SA: At CRB, we take great pride in supporting our clients if they want to pursue these kinds of recognition. We take great pride in Facility of the Year nominations, and we can help clients navigate the pathways that they have to go through. We think that there will ultimately be great interest from the industry to tour this facility and see what Wheeler and CRB will have done.
YD: CRB generates a survey report that we call the Horizons Report, which explores strategic areas for which we would really benefit from our clients’ input. In last year’s Horizons Report, one of the topics we explored was Pharma 4.0, and we got over 500 results back from the pharma industry. One of the questions was: Where do you see yourself from a digital perspective? What do you want to target going forward, and how long do you think it’s going to take for you to get there?
The Digital Plant Maturity Model is an assessment tool that was created by the BioPhorum group. It establishes five levels of digital maturity, starting with completely paper-based, digitally siloed, and fully manual operations (level 1) to islands of automation and some level of connectivity (level 2). Level 3 involves more extensive connectivity, level 4 is predictive, and level 5 is autonomous. Right now, there are no level 5 facilities.

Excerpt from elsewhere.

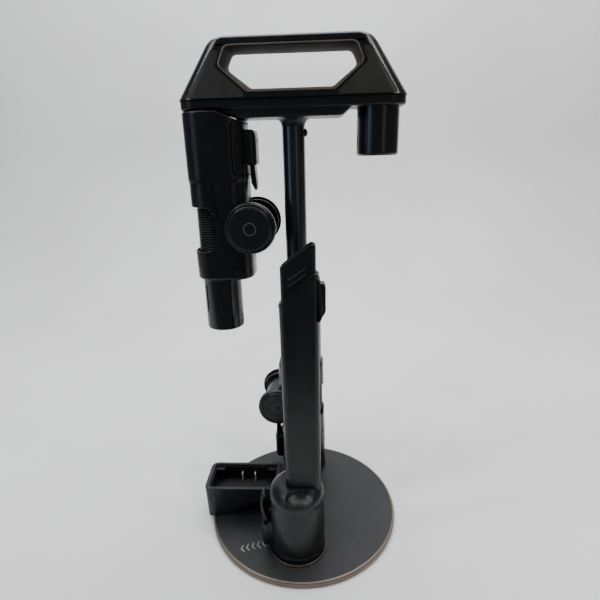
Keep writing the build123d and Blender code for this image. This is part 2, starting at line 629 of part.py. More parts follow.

The majority of our clients — whether they are CMOs, biotechs, or cell and gene therapy companies — are either at the border of levels 2 and 3 or at level 3 but aiming to get to level 4, with perhaps a bit of level 5 autonomy sprinkled in.
I think that predictive analytics allowing companies to solve problems before they happen and create downtime will really have a significant role in taking the industry forward. This not only impacts workforce decisions, but it challenges equipment vendors to make sure that their equipment includes technology needed for predictive analytics, such as vibration and high-temperature sensors. Every vendor is different, but I think that they are being challenged enough to realize that they need to keep up with this.
The level 5, fully autonomous facilities, including automated storage and retrieval systems, are very exciting, but they require a high level of throughput to be economically feasible.
SA: What Wheeler’s doing here is helping the entire industry. The overall impact of being able to show off their success can move everything forward.
YC: Ultimately, that means faster access to high-quality medications for patients, which is the real goal of Pharma 4.0 and Wheeler Bio. It is also what drives us; our focus is on our customers and on patients; that’s why we are in this business and why we are wholly invested in digitalization and striving to reach the highest level of digital maturity that is possible today.
Mr. Yuk Chun Chiu has over 20 years of GMP manufacturing experience in both large pharma and CDMO environments. He currently serves as Wheeler’s Chief Manufacturing Officer with overall responsibilities for capital projects, manufacturing operations, facilities, engineering and supply chain. Prior to joining Wheeler, he was the VP of Manufacturing at Cytovance Biologics in Oklahoma City and the Head of Manufacturing and Engineering at AstraZeneca in Redwood City, CA. Yuk also spent 12 years working in various technical roles (PD, engineering, manufacturing) of increasing responsibility at GSK, Amgen, Dow Chemical and Lonza. Yuk holds a B.Sc. in Chemical Engineering and a masters in Pharmaceutical Engineering from the University of Michigan, Ann Arbor.